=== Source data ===
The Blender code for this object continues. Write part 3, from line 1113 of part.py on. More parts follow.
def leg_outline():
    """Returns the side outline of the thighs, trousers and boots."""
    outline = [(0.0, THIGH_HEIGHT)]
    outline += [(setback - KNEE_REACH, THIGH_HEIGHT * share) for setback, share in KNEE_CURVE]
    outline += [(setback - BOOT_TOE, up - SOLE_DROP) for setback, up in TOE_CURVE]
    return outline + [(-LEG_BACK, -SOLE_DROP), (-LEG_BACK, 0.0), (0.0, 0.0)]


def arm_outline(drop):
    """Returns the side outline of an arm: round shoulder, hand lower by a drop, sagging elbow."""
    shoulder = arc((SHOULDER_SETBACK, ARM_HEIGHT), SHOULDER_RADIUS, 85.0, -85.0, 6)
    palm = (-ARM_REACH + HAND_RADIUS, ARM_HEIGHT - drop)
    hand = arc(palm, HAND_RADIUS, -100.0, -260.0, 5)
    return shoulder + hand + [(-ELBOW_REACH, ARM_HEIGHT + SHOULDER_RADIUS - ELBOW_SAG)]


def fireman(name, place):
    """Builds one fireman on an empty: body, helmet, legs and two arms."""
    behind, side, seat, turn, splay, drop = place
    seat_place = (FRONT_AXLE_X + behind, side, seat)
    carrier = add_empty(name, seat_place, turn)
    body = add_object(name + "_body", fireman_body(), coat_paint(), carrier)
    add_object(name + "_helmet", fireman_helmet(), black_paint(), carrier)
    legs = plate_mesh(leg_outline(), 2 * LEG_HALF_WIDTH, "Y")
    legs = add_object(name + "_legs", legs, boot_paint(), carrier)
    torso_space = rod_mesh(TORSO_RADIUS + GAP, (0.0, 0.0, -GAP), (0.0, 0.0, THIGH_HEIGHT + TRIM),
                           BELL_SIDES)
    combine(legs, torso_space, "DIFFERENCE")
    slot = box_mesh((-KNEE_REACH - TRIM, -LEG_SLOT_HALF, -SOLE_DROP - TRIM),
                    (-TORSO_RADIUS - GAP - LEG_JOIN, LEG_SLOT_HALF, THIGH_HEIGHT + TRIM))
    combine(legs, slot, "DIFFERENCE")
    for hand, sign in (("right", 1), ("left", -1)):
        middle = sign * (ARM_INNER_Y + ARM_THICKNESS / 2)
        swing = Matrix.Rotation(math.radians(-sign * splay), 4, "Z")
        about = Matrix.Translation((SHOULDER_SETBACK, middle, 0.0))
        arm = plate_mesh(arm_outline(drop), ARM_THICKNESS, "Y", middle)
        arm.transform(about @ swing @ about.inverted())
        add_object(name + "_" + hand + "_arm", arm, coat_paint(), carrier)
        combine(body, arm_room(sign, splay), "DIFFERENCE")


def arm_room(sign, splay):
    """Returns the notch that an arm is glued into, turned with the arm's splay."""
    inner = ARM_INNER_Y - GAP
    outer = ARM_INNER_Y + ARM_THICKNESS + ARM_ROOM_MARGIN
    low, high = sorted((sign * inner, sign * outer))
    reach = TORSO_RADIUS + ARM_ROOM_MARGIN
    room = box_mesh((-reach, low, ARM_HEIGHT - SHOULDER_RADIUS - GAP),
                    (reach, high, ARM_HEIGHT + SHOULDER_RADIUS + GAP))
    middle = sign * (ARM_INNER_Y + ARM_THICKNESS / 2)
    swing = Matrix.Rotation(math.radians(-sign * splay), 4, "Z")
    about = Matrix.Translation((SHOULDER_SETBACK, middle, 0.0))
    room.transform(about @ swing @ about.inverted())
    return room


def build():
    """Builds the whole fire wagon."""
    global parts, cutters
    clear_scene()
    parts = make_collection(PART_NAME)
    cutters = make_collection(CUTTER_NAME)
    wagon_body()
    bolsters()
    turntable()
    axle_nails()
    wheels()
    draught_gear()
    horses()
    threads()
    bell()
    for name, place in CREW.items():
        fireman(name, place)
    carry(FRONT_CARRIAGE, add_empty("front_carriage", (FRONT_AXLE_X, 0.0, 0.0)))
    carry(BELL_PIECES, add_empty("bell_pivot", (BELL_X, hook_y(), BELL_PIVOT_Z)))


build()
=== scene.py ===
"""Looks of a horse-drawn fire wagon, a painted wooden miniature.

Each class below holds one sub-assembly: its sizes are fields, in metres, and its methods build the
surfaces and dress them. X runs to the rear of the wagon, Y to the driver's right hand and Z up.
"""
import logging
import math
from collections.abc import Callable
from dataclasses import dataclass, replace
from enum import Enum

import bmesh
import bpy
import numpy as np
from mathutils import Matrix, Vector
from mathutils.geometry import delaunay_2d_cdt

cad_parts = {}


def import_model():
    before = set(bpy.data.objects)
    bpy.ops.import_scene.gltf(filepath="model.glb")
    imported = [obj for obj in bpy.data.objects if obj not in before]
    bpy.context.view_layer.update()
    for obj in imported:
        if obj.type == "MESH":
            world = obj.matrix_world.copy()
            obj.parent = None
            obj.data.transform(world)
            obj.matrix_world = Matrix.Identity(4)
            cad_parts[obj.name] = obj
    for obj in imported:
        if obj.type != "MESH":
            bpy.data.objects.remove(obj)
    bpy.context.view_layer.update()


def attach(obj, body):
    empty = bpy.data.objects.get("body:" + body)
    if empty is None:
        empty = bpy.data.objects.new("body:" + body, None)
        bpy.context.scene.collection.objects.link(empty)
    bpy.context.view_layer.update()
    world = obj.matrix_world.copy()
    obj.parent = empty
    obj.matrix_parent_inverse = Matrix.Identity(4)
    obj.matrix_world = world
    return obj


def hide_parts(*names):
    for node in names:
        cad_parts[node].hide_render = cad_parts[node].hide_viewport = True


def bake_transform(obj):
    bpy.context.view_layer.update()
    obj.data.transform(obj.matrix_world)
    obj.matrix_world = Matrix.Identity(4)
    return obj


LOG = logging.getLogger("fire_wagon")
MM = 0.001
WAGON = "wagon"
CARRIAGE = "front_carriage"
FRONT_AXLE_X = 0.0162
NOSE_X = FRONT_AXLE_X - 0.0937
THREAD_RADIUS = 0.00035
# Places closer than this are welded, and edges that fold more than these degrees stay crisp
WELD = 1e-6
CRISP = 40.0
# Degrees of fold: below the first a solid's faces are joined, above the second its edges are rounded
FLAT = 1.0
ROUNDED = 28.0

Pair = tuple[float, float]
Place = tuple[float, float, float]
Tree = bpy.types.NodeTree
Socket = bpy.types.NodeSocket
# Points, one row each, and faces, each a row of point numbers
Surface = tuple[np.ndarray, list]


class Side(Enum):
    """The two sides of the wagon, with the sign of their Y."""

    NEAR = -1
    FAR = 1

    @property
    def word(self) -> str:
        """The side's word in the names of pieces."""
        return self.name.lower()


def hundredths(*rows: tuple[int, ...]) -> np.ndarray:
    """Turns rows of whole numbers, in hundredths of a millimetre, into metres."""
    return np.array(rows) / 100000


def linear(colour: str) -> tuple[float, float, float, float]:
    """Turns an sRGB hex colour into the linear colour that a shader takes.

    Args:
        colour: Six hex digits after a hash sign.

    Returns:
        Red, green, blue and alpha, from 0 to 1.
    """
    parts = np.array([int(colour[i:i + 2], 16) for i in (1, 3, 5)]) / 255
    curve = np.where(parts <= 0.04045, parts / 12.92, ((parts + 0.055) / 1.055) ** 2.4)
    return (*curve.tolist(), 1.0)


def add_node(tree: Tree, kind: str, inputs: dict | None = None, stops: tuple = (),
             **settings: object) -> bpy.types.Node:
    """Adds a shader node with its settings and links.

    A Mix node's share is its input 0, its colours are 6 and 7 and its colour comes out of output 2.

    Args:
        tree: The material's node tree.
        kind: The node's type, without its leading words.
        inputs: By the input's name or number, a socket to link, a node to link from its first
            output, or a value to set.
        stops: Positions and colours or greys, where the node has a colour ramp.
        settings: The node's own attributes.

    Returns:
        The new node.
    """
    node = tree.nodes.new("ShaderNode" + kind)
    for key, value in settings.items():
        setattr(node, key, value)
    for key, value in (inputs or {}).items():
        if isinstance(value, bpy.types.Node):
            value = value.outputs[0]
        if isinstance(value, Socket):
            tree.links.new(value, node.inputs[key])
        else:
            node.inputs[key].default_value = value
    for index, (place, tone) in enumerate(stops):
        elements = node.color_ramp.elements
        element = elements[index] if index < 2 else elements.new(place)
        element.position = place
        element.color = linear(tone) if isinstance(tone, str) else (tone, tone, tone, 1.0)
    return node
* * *
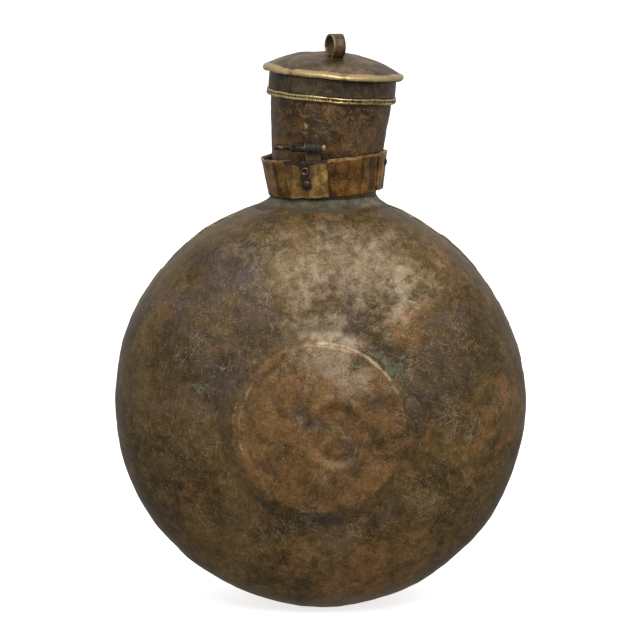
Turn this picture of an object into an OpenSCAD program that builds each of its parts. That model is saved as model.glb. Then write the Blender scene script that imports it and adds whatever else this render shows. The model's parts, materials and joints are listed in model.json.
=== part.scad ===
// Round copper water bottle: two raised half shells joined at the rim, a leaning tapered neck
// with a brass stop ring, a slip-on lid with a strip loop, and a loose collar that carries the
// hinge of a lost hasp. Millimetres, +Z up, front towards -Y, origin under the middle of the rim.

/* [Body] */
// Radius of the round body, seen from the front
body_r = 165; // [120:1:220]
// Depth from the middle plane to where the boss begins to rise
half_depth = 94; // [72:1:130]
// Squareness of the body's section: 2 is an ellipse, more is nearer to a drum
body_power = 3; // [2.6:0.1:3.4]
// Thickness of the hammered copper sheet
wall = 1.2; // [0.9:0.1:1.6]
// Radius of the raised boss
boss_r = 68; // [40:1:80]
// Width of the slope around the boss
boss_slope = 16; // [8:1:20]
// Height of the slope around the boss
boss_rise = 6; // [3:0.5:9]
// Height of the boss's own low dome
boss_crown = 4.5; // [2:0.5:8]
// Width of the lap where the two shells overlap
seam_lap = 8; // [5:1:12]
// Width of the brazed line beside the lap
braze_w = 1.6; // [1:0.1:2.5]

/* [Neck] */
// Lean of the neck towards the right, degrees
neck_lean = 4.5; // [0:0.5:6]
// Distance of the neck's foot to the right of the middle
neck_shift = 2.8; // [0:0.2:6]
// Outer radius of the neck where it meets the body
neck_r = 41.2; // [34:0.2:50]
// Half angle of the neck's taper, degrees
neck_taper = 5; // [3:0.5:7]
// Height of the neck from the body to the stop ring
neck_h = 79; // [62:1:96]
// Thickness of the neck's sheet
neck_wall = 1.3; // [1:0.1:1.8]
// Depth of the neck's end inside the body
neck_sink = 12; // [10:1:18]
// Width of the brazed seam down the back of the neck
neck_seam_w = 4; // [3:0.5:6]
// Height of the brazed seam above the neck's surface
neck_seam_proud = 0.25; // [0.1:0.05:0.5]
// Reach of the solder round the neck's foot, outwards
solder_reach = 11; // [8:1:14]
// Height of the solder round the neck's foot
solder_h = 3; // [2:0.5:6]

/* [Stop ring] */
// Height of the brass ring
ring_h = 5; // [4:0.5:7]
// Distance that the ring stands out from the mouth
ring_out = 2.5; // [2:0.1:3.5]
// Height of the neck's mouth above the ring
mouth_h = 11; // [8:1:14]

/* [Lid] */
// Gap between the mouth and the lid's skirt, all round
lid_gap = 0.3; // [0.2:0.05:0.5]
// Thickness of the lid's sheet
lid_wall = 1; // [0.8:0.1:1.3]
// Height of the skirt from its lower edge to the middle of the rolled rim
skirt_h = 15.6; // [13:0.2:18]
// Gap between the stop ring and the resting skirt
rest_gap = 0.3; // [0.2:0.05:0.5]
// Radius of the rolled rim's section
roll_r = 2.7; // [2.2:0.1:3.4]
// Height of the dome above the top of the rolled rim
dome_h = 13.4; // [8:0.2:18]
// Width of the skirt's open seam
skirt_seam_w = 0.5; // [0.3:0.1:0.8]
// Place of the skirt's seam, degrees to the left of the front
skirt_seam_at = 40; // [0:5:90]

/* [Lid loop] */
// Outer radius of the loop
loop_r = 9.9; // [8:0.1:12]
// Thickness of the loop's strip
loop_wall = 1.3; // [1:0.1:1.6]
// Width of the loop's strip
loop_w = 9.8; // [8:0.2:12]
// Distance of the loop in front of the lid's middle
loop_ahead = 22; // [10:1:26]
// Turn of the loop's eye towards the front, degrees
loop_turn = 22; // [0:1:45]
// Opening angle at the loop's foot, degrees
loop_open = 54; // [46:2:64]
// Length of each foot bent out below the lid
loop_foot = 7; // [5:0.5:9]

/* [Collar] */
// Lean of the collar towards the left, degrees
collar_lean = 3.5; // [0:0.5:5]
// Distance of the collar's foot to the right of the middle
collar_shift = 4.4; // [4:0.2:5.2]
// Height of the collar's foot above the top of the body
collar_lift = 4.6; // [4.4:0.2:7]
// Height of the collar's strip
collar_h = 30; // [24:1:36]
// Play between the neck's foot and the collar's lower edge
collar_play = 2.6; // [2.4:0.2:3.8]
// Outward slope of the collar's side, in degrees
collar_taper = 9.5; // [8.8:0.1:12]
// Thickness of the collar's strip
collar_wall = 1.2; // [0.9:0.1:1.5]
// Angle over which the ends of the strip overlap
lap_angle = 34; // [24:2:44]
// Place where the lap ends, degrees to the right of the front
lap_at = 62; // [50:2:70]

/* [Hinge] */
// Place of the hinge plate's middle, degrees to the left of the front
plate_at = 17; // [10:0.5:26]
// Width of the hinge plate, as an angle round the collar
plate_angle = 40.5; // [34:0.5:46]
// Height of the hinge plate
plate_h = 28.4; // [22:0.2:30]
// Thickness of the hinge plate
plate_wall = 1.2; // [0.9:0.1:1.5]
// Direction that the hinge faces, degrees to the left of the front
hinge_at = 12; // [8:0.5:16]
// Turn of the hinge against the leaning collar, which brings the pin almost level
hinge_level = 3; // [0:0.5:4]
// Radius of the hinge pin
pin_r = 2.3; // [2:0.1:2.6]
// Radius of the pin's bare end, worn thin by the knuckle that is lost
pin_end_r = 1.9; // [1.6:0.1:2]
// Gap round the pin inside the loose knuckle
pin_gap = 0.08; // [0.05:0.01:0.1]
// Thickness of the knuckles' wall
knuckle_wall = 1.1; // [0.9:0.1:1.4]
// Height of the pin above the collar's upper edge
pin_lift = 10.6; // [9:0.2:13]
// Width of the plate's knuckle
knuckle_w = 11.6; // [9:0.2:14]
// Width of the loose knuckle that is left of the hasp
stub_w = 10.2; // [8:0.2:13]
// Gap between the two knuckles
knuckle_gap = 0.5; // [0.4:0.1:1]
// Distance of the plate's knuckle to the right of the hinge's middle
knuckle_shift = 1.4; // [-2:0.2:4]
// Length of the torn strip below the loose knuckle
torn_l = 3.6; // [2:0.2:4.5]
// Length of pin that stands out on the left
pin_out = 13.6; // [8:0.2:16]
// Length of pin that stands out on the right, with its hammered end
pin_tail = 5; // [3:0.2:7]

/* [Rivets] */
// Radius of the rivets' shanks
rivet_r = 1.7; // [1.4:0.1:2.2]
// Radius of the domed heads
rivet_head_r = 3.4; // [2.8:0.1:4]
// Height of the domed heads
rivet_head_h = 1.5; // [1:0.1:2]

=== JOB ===
In the listing above, find the line containing "The Blender code" and the line containing "return shoulder +". Output them and every line between, exactly, and nothing else.

=== OUTPUT OF THE TASK ===
The Blender code for this object continues. Write part 3, from line 1113 of part.py on. More parts follow.
def leg_outline():
    """Returns the side outline of the thighs, trousers and boots."""
    outline = [(0.0, THIGH_HEIGHT)]
    outline += [(setback - KNEE_REACH, THIGH_HEIGHT * share) for setback, share in KNEE_CURVE]
    outline += [(setback - BOOT_TOE, up - SOLE_DROP) for setback, up in TOE_CURVE]
    return outline + [(-LEG_BACK, -SOLE_DROP), (-LEG_BACK, 0.0), (0.0, 0.0)]


def arm_outline(drop):
    """Returns the side outline of an arm: round shoulder, hand lower by a drop, sagging elbow."""
    shoulder = arc((SHOULDER_SETBACK, ARM_HEIGHT), SHOULDER_RADIUS, 85.0, -85.0, 6)
    palm = (-ARM_REACH + HAND_RADIUS, ARM_HEIGHT - drop)
    hand = arc(palm, HAND_RADIUS, -100.0, -260.0, 5)
    return shoulder + hand + [(-ELBOW_REACH, ARM_HEIGHT + SHOULDER_RADIUS - ELBOW_SAG)]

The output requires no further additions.